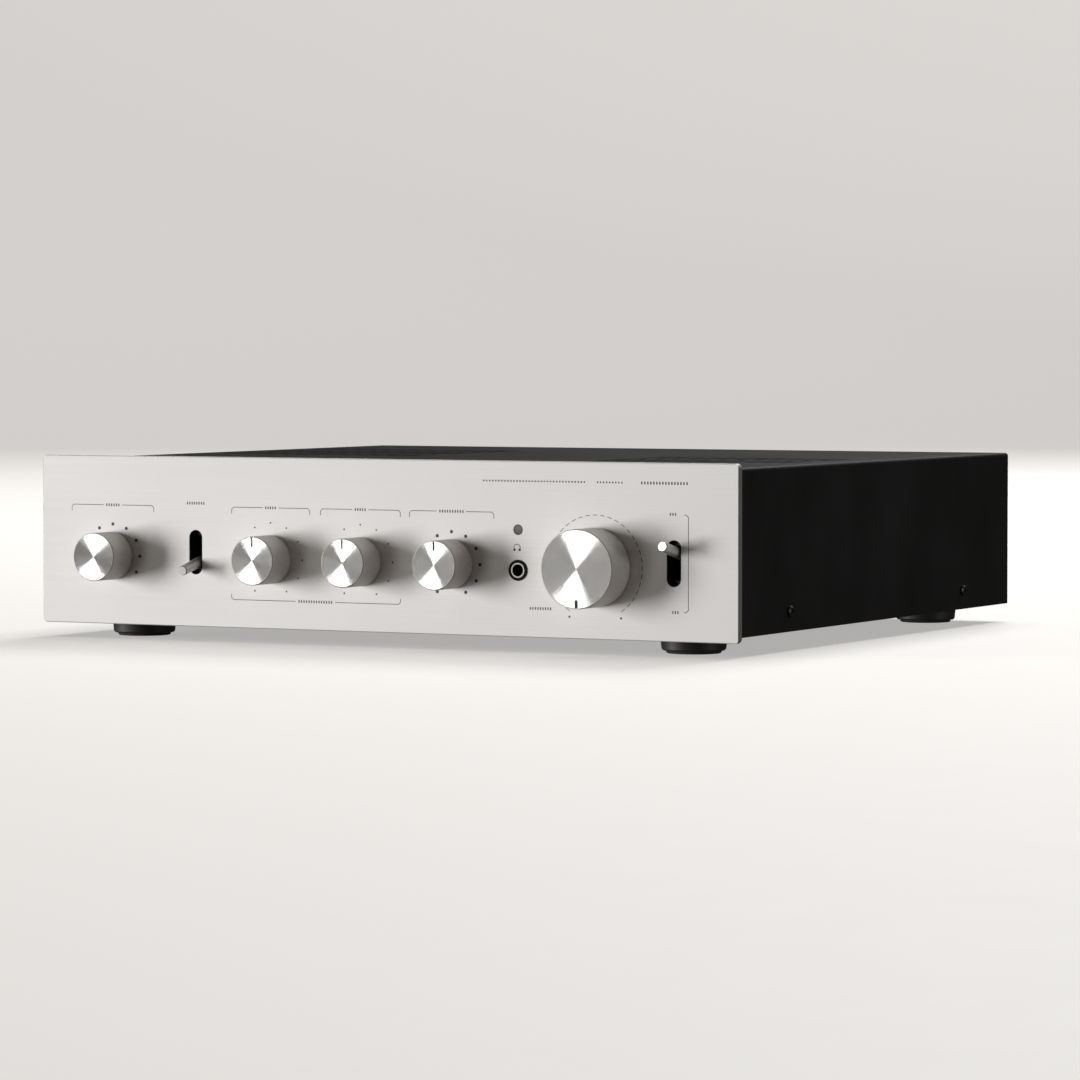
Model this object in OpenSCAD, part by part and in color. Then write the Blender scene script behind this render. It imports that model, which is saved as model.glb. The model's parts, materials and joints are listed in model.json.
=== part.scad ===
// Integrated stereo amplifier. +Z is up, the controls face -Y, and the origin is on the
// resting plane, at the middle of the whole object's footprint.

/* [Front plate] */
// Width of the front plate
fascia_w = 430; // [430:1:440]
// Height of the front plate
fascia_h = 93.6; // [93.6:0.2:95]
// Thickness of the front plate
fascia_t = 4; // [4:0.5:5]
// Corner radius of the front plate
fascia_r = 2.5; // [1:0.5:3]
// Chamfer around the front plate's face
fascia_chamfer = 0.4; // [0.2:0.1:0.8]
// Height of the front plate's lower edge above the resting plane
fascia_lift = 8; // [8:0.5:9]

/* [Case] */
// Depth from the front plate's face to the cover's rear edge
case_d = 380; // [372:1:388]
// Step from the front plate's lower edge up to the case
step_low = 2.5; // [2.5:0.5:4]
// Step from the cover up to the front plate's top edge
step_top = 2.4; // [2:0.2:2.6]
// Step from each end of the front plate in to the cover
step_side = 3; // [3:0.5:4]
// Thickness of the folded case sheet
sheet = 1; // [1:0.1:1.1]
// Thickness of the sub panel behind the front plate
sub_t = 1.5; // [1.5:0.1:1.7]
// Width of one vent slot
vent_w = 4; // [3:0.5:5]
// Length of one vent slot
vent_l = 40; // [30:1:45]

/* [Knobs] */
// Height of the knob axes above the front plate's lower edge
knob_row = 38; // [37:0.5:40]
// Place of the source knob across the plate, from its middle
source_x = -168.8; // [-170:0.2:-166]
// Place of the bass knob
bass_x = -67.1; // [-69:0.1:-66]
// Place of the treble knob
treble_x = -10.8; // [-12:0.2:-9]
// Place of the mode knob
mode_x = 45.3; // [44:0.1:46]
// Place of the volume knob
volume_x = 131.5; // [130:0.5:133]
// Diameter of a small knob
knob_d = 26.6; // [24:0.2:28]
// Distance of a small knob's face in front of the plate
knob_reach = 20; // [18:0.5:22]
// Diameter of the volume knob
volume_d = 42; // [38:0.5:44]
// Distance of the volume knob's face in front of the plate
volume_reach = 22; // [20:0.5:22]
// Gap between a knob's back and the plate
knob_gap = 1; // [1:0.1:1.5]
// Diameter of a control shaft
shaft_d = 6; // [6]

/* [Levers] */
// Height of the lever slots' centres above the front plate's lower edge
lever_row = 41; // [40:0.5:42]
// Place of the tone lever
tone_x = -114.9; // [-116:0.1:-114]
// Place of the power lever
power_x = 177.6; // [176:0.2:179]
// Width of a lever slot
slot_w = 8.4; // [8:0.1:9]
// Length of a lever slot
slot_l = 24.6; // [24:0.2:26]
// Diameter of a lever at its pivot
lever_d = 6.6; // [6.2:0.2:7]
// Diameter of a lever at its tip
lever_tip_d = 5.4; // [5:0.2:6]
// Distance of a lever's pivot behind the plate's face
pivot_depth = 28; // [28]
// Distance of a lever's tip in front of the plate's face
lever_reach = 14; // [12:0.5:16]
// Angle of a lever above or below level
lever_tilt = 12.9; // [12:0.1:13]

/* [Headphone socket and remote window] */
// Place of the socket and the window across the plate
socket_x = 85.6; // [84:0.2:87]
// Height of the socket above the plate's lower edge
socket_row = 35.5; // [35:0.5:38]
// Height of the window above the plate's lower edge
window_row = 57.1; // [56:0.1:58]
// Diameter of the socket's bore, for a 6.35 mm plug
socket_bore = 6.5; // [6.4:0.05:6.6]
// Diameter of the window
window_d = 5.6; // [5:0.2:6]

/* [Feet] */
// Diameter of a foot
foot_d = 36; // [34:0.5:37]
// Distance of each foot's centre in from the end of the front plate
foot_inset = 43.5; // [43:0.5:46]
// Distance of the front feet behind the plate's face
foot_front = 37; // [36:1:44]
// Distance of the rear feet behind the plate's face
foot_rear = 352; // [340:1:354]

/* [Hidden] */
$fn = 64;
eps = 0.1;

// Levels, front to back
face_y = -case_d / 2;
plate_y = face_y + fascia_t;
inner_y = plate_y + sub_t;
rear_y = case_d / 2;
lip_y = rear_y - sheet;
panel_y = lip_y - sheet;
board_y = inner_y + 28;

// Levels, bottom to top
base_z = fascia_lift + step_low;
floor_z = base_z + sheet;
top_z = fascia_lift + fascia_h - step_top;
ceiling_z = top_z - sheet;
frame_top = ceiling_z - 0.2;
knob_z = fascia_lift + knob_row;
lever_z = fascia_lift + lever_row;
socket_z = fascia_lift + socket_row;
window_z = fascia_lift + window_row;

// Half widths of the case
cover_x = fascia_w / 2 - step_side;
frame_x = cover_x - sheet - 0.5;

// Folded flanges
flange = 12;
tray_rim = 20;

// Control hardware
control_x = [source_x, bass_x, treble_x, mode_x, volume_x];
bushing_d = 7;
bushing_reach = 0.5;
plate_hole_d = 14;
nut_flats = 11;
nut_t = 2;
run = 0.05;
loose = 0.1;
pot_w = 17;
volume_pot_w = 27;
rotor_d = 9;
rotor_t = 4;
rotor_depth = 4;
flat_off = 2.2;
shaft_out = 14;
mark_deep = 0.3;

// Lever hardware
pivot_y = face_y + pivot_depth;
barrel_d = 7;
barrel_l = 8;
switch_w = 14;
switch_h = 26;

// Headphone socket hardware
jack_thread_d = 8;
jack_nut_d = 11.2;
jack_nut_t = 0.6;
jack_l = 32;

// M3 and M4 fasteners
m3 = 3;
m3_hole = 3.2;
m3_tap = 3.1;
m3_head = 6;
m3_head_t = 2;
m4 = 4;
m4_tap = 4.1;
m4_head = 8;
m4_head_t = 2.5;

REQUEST
Each line from the start of the listing above through the line containing "fascia_lift = 8; // [8:0.5:9]" should be copied exactly, please, with no other lines added.

SOLUTION TO THE PROBLEM
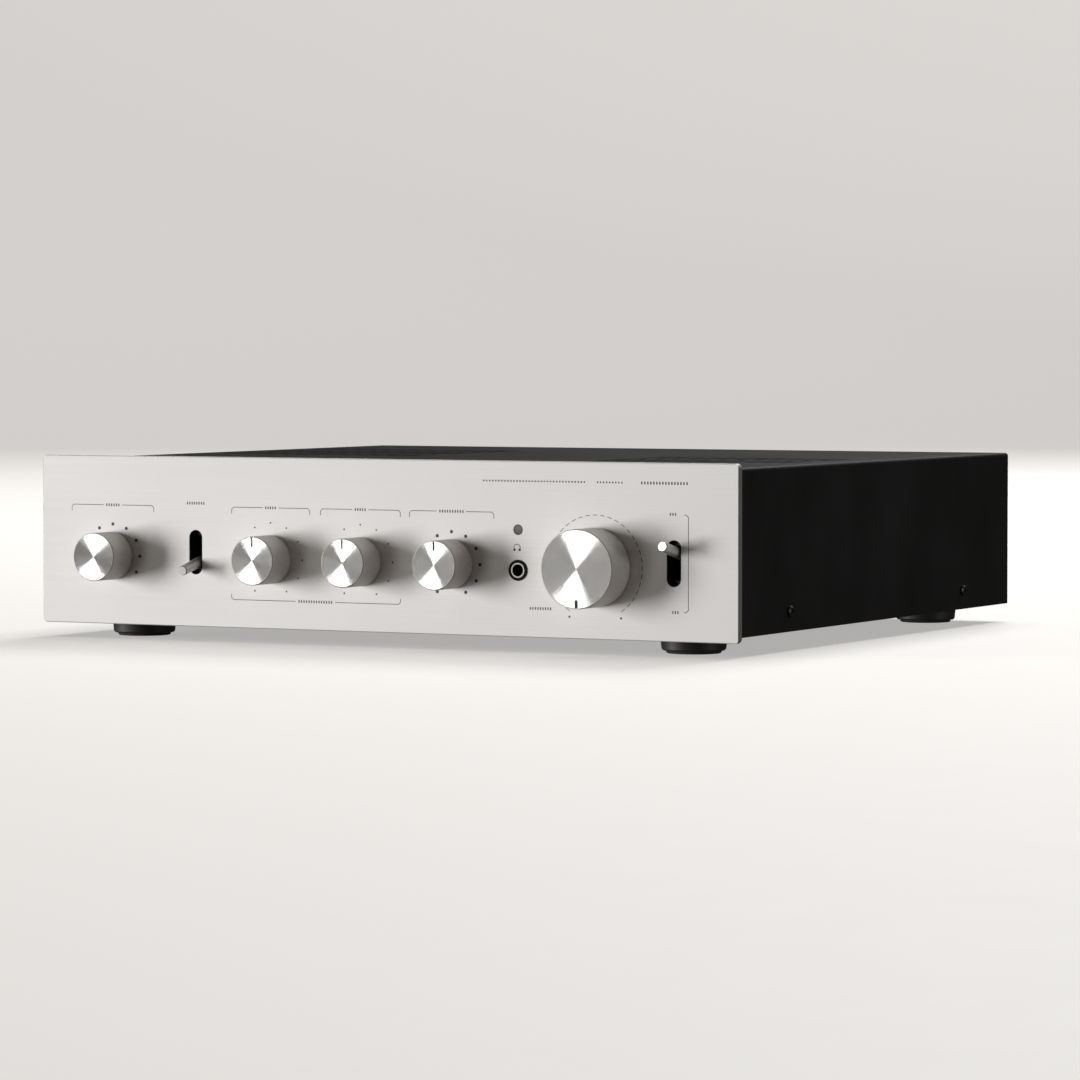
Model this object in OpenSCAD, part by part and in color. Then write the Blender scene script behind this render. It imports that model, which is saved as model.glb. The model's parts, materials and joints are listed in model.json.
=== part.scad ===
// Integrated stereo amplifier. +Z is up, the controls face -Y, and the origin is on the
// resting plane, at the middle of the whole object's footprint.

/* [Front plate] */
// Width of the front plate
fascia_w = 430; // [430:1:440]
// Height of the front plate
fascia_h = 93.6; // [93.6:0.2:95]
// Thickness of the front plate
fascia_t = 4; // [4:0.5:5]
// Corner radius of the front plate
fascia_r = 2.5; // [1:0.5:3]
// Chamfer around the front plate's face
fascia_chamfer = 0.4; // [0.2:0.1:0.8]
// Height of the front plate's lower edge above the resting plane
fascia_lift = 8; // [8:0.5:9]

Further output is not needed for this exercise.